Beyond leading us to paradoxes like these, the report leaves a number of questions unanswered, like this ambiguous statement: “If there will be more disasters in the future, and there will be, then there will be more opportunities, opportunities like Occupy Sandy.” It is unclear what the report is referring to, but activists like Tamara Shapiro have their own interpretation of these “opportunities.” “What we saw during Sandy was how unbelievably ineffective the Red Cross was,” she said. “So what I’m really interested in is how can we fill in the gap left by that failing model? Can we use these moments of crisis to inject money directly into communities to shape what’s possible?”

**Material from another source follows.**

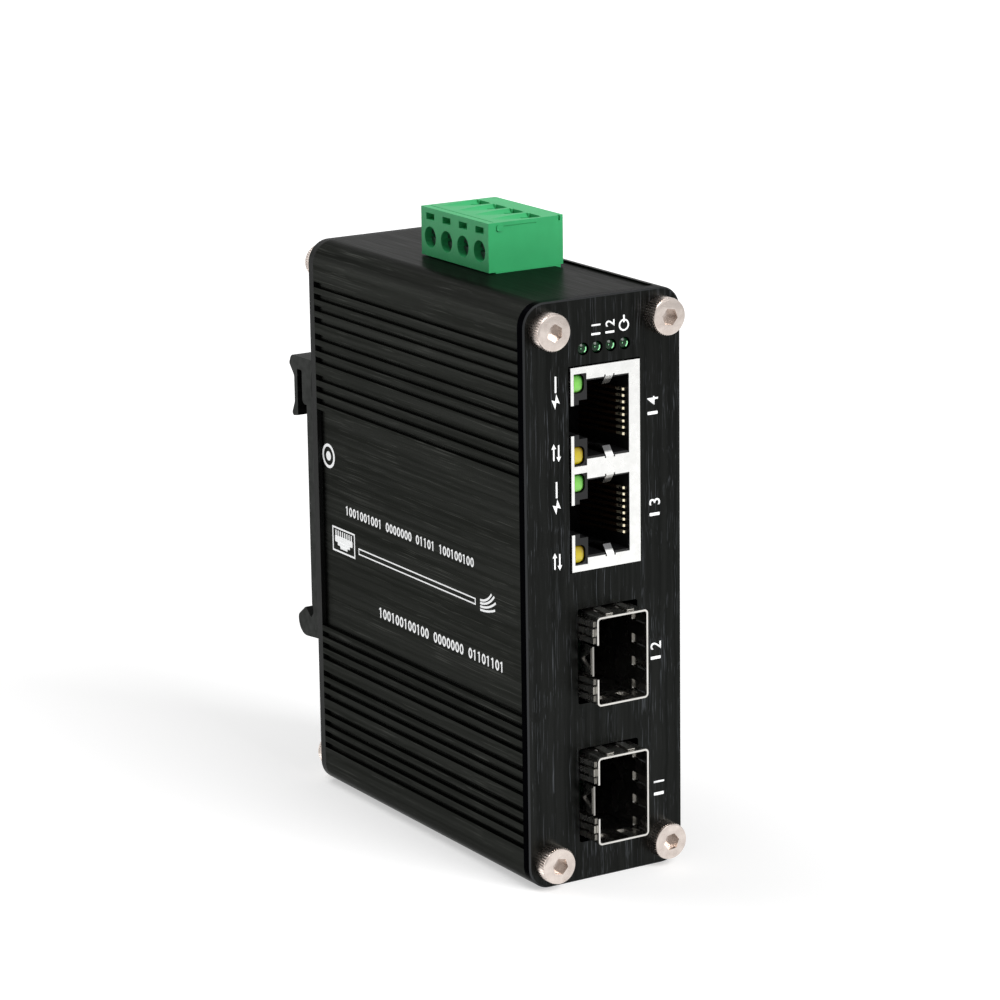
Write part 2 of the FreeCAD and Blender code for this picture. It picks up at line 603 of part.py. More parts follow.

Shapiro said she’s still involved in the recovery work in the Rockaways, building worker-owned cooperatives and a coalition to oppose real estate development. Despite the murky intentions of the Homeland Security study, she is proud of many of the recommendations it makes, a testament to the success of Occupy Sandy. “There are contradictions baked in everywhere, but I don’t think that it’s a bad thing. In fact, I think it strengthens our ability to do what we can and should be doing. We proved through Occupy Sandy that the skills we were learning and the tools we were using and the infrastructure we were building could be used incredibly effectively to do something concrete.”